While NIH funding supports core infrastructure, additional partners have helped to expand the project’s reach. For example, the Bill & Melinda Gates Foundation and the Wellcome Trust helped extend the EuPathDB project to cover parasites responsible for kala azar (Leishmania), African sleeping sickness (Trypanosoma brucei) and Chagas disease (Trypanosoma cruzi).
“Recent years have witnessed a dramatic increase in research and drug discovery for these organisms, and we are glad that EuPathDB has helped to move this work forward,” Roos said.
Using EuPathDB and other resources, researchers around the world can now conduct cutting-edge research “in silico,”on the computer, maximizing the chance of success when translated to the lab or clinic.

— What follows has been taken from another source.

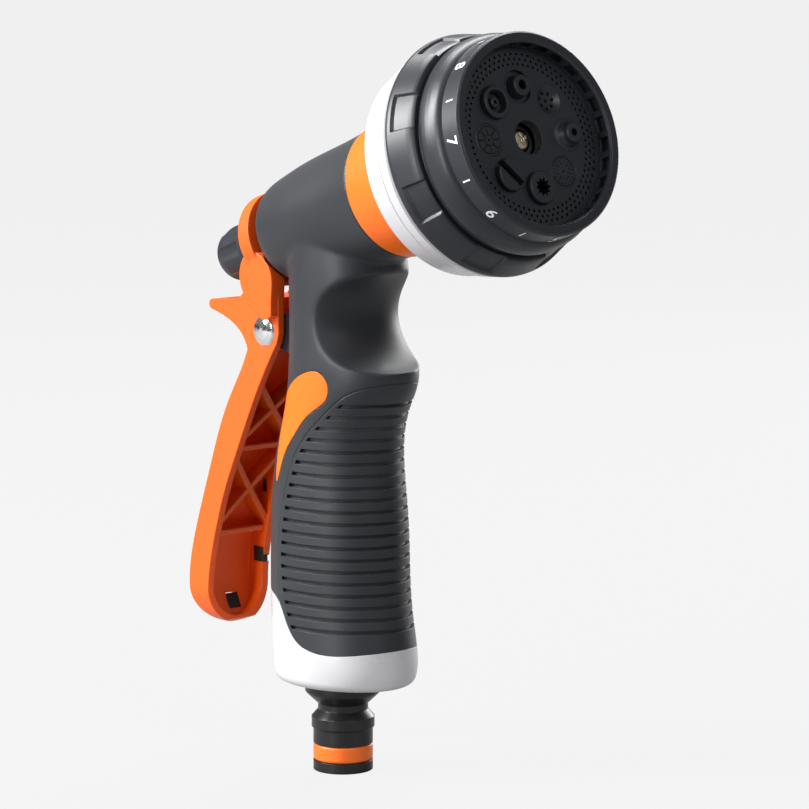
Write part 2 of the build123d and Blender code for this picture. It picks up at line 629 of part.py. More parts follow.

“This database has expedited research in many ways,” UGA’s Kissinger said. “Vaccine scientists frequently want to examine how proteins have changed over time, to identify those with signatures indicating that they provoke the human immune system. Those studying a specific antigen may wish to examine its structure and diversity, in order to prioritize those regions that might be most promising and relatively unlikely to develop resistance.”
The implications for the practice of medicine are broad, especially as medical professionals move toward capturing genomic data from individual patients, using electronic medical records to capture its complexity.
“The sophistication of the questions people can ask continues to increase,” Roos said. “As we move to the next phase of this project, our job is to ensure that this resource remains dynamic, taking into account how people interact with the data in ways that can have a real impact on global health.”